Normally, one parent tends to have a softer nature and wants to reason with the child, while the other
parent is more inclined to take a firmer approach, or even a zero-tolerance approach to behavior that is outside the boundaries. And so much depends on the mood the parent is in at the moment. I know that the very same situation can set me off one day, and the next day I can laugh in the face of it marveling at how sweetly mischievous
children are.
What are some ways to deal with the circumstances that highlight the differences of opinions between you and your spouse?
1. Don't cave in to your spouse's thinking each and every time. Resentment will build, and frustration will mount over the fact that you are not being true to your value system and your beliefs. As parents, we don't want to be the "heavy," but we also realize that disciplining is part of parenthood. So we don't take it lightly when the time comes to lay down the law. If we depart drastically from our parenting style in order to avoid an argument, it will come to no good at some point, most likely when you're least likely to be prepared to deal rationally with it.
2. Agree that you will not always agree on methods of handling deviations from the rules. You are both unique individuals with your own backgrounds, your own sets of parents who raised you with their beliefs, and your own visions of how children should behave. There is no reason to expect that your brains will have fused with marriage to the degree that you will never question
your spouse's methods.
3.
You might try dividing up topics for each of you on which you can be the "final answer." In other words, Dad might have the final say on dating matters for older children, while Mom has the final word on money management. Dad might have a stronger background in people skills for times when the kids can't get along, while Mom might be more suited to dealing with eating problems and mealtime frustrations. And when the issue comes up, support your spouse's decision with full gusto so that your children see your endorsement, even if you don't really agree with it. Oftentimes, the simple fact alone that you back each other up will end up being more important than the issue itself! This can help you avoid a lot of
squabbles that would otherwise end with you two upset with each other.

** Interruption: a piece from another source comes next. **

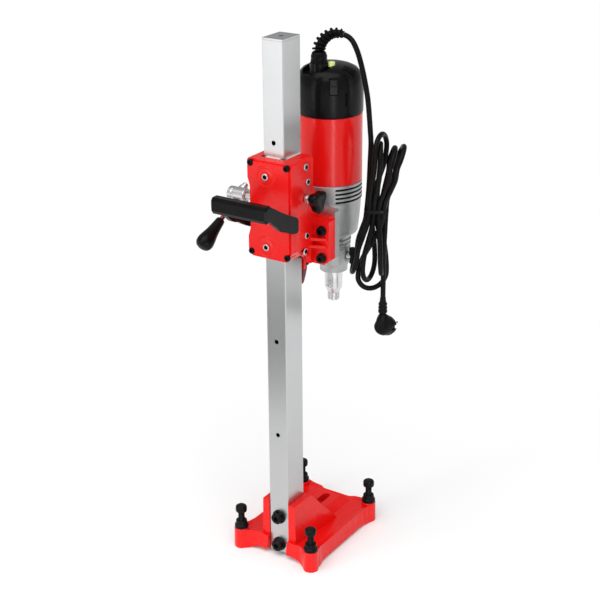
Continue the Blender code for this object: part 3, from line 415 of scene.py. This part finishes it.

4. Have a sense of humor. We all know how serious disciplinary matters can be, but when all is said and done, and the heat of the moment has cooled, was it really that important that you have your way? Probably not. So much of parenting our children works in phases, because as quickly as our children grow and mature, they ease in and out of phases constantly. "This too shall pass," could be your mantra. Did it really matter than Susie didn't eat her green beans at dinner and that you nearly pulled your hair out using bribery, warnings, threats, and all the other
aces up your sleeve? What really matters is your understanding of the seriousness of the matter in relation to all the other matters parents deal with. If we can keep them in perspective, our children will learn from us what is truly important and what is simply something of which to be mindful.
The bottom line is, respect each other for his or her sincere desire to do what he or she feels is right for your children, even if you don't see it the same way. You're in it together, you share a deep love for your children, and you both want what is best. And what is truly best for your children is for them to have loving parents who are in synch with each other and able to laugh at the daily events that go on in a family.